The woman, Dolores Kesterson, stood on the edge of a labyrinth laid out on a plaza in downtown San Jose – a labyrinth made of boots around the edges, each one representing a man or woman from California who had served in the military and was killed in the war with Iraq.
At the center of the labyrinth were shoes representing civilian casualities in Iraq – red rubber boots, athletic shoes, fuzzy slippers.
One pair of boots in the display bore the name of Kesterson’s son, Erik, who served in the U.S. Army and was killed on Nov. 15, 2003 in Mosul.
This display – laid out on June 22 just a few blocks from the San Jose Convention Center, where the 218th General Assembly is meeting June 21-28 – is called “Eyes Wide Open” and is a project of the American Friends Service Committee that has been setting up similar displays around the country. This time, it was sponsored by the Presbyterian Peacemaking Fellowship and the Presbytery of San Jose Peace & Justice Task Force, among other groups.
So far, 422 Californians serving in the military have been killed in Iraq, said Karen Meredith, representing Gold Star Families Speak Out. Her son, Kenneth Ballard, was the 100th of them to die – killed in May 2004 at age 26. “On Memorial Day, I got the knock on the door” that no family ever wants to get, she said.
Attached to the boots representing Ballard were photographs of him as a baby; making cranberry sauce for Thanksgiving when he was four; looking handsome at 21.
Since his death, Meredith said, she has worked to put a human face on the casualties. Eight of the 422 Californians who have died were women, she said – her voice breaking as she read their names.
The youngest casualties were 18, the oldest was 50.
One was killed only a month after his son was born.
Two were brothers. When one died, his brother went to complete the work his brother had started, Meredith said. Then he was killed too.

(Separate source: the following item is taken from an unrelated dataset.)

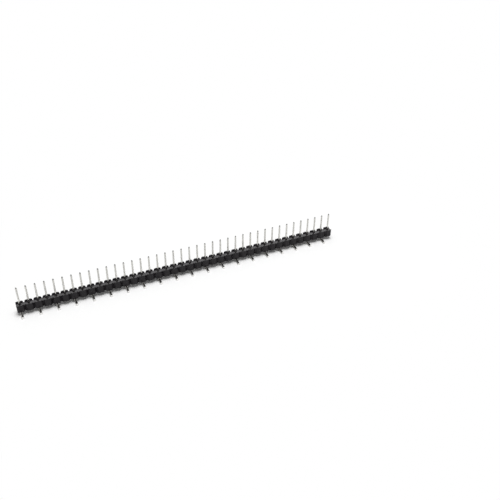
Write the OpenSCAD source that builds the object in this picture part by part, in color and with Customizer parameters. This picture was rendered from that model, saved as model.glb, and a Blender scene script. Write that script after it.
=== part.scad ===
// Single-row surface-mount pin header strip with turned pins.
// Millimetres. X runs along the row and Z is up. The origin lies below the
// middle of the row, on the plane that the feet stand on.

/* [Row] */
// Number of pins in the row
positions = 40; // [2:1:59]
// Distance from one pin axis to the next
pitch = 2.54; // [2.4:0.02:4]
// Distance from the last pin axis to the end of the plastic
end_overhang = 1.03; // [0.96:0.01:1.2]

/* [Plastic housing] */
// Height of the plastic
housing_height = 2.35; // [2:0.05:4]
// Width of the plastic across a segment
housing_width = 2.35; // [2:0.05:3.5]
// Width of the plastic left between two facing notches
web_width = 1.3; // [1:0.05:1.8]
// Length of a notch along the row, at its mouth
notch_length = 1.2; // [0.8:0.02:1.5]

/* [Top channel] */
// Width of the channel that runs along the top from end to end
channel_width = 1.65; // [1.6:0.05:1.9]
// Depth of the channel
channel_depth = 0.35; // [0.1:0.05:0.8]
// Diameter of the hole round the contact pin in the floor of the channel
relief_d = 0.9; // [0.8:0.02:1]

/* [Contact pins] */
// Diameter of the contact pin
contact_d = 0.5; // [0.4:0.02:0.7]
// Height of the contact pin above the plastic
contact_height = 5.75; // [3:0.05:12]
// Length of the tapered part below the round nose
taper_length = 0.2; // [0.1:0.05:0.8]
// Diameter of the round nose
nose_d = 0.4; // [0.2:0.02:0.4]

/* [Locking collars] */
// Diameter of the collar that holds the pin in the plastic
collar_d = 1.2; // [1:0.05:1.6]
// Thickness of the collar
collar_height = 0.5; // [0.3:0.05:0.7]
// Depth of the collar below the floor of the channel
collar_depth = 0.18; // [0.1:0.02:0.6]
// Gap between the metal and the plastic that is moulded round it
moulding_gap = 0; // [0:0.005:0.02]

/* [Tails and feet] */
// Diameter of the tail and its foot
tail_d = 0.66; // [0.5:0.02:0.9]
// Straight stretch of tail between the plastic and the elbow
tail_drop = 0.2; // [0.05:0.05:1]
// Inside radius of the elbow
elbow_inner_r = 0.2; // [0.1:0.05:0.6]
// Distance from the pin axis to the end of the foot
foot_reach = 3; // [2:0.05:5]
// Bevel round the end of the foot
foot_bevel = 0.06; // [0.02:0.01:0.15]

/* [Hidden] */
// Sides of a full circle
$fn = 48;
// Overshoot that carries a cut clear of a face
eps = 0.1;

// Centreline radius of the elbow
elbow_r = elbow_inner_r + tail_d / 2;

// Heights above the plane that the feet stand on
foot_z = tail_d / 2;
elbow_z = foot_z + elbow_r;
housing_z = elbow_z + tail_drop;
housing_top_z = housing_z + housing_height;
channel_z = housing_top_z - channel_depth;
collar_top_z = channel_z - collar_depth;
collar_z = collar_top_z - collar_height;
tip_z = housing_top_z + contact_height;

housing_length = (positions - 1) * pitch + 2 * end_overhang;
notch_depth = (housing_width - web_width) / 2;

function pin_x(i) = (i - (positions + 1) / 2) * pitch;
function web_x(i) = pin_x(i) + pitch / 2;
function pin_name(i) = str("pin_", i < 10 ? "0" : "", i);

// V notch that opens towards the back, with its point towards the front
module notch() {
    mouth = notch_length / 2;
    polygon([[-mouth, 0], [0, -notch_depth], [mouth, 0], [mouth, eps], [-mouth, eps]]);
}

// Plan of the plastic: a bar with facing notches at every break and at both ends
module housing_plan() {
    difference() {
        square([housing_length, housing_width], center = true);
        for (i = [0:positions], turn = [0, 180])
            translate([web_x(i), 0])
                rotate(turn)
                    translate([0, housing_width / 2])
                        notch();
    }
}

// The part of a pin that sits in the plastic: tail and locking collar, from a height
// up to the top of the collar and grown by a gap
module gripped_shank(bottom, gap = 0) {
    translate([0, 0, bottom])
        cylinder(d = tail_d + 2 * gap, h = collar_z - bottom);
    translate([0, 0, collar_z - gap])
        cylinder(d = collar_d + 2 * gap, h = collar_height + 2 * gap);
}

module housing() {
    color([0.07, 0.07, 0.075])
        difference() {
            translate([0, 0, housing_z])
                linear_extrude(housing_height)
                    housing_plan();
            translate([-housing_length / 2 - eps, -channel_width / 2, channel_z])
                cube([housing_length + 2 * eps, channel_width, channel_depth + eps]);
            for (i = [1:positions])
                translate([pin_x(i), 0, 0]) {
                    gripped_shank(housing_z - eps, moulding_gap);
                    translate([0, 0, collar_top_z])
                        cylinder(d = relief_d, h = collar_depth + eps);
                }
        }
}

// Quarter turn from straight down to straight towards the front
module elbow() {
    translate([0, -elbow_r, elbow_z])
        rotate([90, 0, 90])
            rotate([0, 0, -90])
                rotate_extrude(angle = 90)
                    translate([elbow_r, 0])
                        circle(d = tail_d);
}

// Round foot, lying flat, with a bevelled end
module foot() {
    straight = foot_reach - elbow_r - foot_bevel;
    translate([0, -elbow_r, foot_z])
        rotate([90, 0, 0]) {
            cylinder(d = tail_d, h = straight);
            translate([0, 0, straight])
                cylinder(d1 = tail_d, d2 = tail_d - 2 * foot_bevel, h = foot_bevel);
        }
}

// One turned pin. Feet of odd pins point to the front, of even pins to the back
module pin(i) {
    nose_z = tip_z - nose_d / 2;
    taper_z = nose_z - taper_length;
    color([0.76, 0.75, 0.72])
        translate([pin_x(i), 0, 0])
            rotate([0, 0, i % 2 == 1 ? 0 : 180]) {
                gripped_shank(elbow_z);
                translate([0, 0, collar_top_z])
                    cylinder(d = contact_d, h = taper_z - collar_top_z);
                translate([0, 0, taper_z])
                    cylinder(d1 = contact_d, d2 = nose_d, h = taper_length);
                translate([0, 0, nose_z])
                    sphere(d = nose_d);
                elbow();
                foot();
            }
}

housing();
for (i = [1:positions])
    pin(i);
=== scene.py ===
import math
import bpy
from mathutils import Matrix, Vector


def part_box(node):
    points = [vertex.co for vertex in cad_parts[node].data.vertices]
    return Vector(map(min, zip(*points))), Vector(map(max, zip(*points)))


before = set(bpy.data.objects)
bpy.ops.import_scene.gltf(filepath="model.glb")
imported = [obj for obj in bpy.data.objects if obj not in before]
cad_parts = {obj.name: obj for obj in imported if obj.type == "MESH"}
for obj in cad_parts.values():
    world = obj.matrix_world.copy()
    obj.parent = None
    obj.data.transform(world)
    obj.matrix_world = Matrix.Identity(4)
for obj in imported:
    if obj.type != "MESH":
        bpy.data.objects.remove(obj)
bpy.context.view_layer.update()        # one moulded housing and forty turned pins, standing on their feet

millimetre = 0.001
housingLow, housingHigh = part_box("housing")
pinNames = sorted(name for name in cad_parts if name.startswith("pin_"))
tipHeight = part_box(pinNames[0])[1].z     # top of the noses
footEnd = -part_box(pinNames[0])[0].y      # how far a foot reaches to its side
print("frame: the housing and", len(pinNames), "pins")


# a node of one kind at a place in the editor, with its properties set by name
def addNode(tree, kind, place, **settings):
    node = tree.nodes.new(kind)
    node.location = place
    for name, value in settings.items():
        setattr(node, name, value)
    return node


# gives a socket a number, or joins it to another socket
def feed(tree, socket, value):
    if isinstance(value, (int, float)):
        socket.default_value = value
    else:
        tree.links.new(value, socket)


# one Math node on one to three numbers or sockets
def mathNode(tree, operation, place, *values, clamp=False):
    node = addNode(tree, "ShaderNodeMath", place, operation=operation, use_clamp=clamp)
    for socket, value in zip(node.inputs, values):
        feed(tree, socket, value)
    return node.outputs[0]


# a mask that runs from 0 to 1 as the value goes from low to high
def ramp(tree, place, value, low, high):
    node = addNode(tree, "ShaderNodeMapRange", place, interpolation_type="SMOOTHSTEP")
    feed(tree, node.inputs["Value"], value)
    feed(tree, node.inputs["From Min"], low)
    feed(tree, node.inputs["From Max"], high)
    return node.outputs["Result"]


# noise on a vector, with its scale in waves to a metre
def noiseNode(tree, place, vector, scale, detail=3.0):
    node = addNode(tree, "ShaderNodeTexNoise", place)
    feed(tree, node.inputs["Vector"], vector)
    feed(tree, node.inputs["Scale"], scale)
    feed(tree, node.inputs["Detail"], detail)
    return node.outputs["Fac"]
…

One mother, hearing on the news of a violent incident in Iraq, started e-mailing her son, pleading for word that he was safe, Meredith said. “Please answer me!” she begged in the last e-mail – and just as she hit the “send” button, the knock came on the door.
“Each one of these had a life that was not fulfilled, was not finished,” Meredith said. “We don’t want our children to be forgotten.”
A representative of the local chapter of Veterans for Peace said of the labyrinth: “This is sacred space.”
Rick Ufford-Chase, a former General Assembly moderator and executive director of the Presbyterian Peacemaking Fellowship, encouraged people of faith to do what they can to encourage the U.S. government to remove American forces from the conflicts in Iraq and Afghanistan, and to avoid provoking conflict in Iran.
And Geoff Browning, a peace advocate for San Jose presbytery, encouraged people to consider how a culture of violence has pervaded their own communities as well. “Consider the futility of violence,” Browning said – in Iraq and close to home.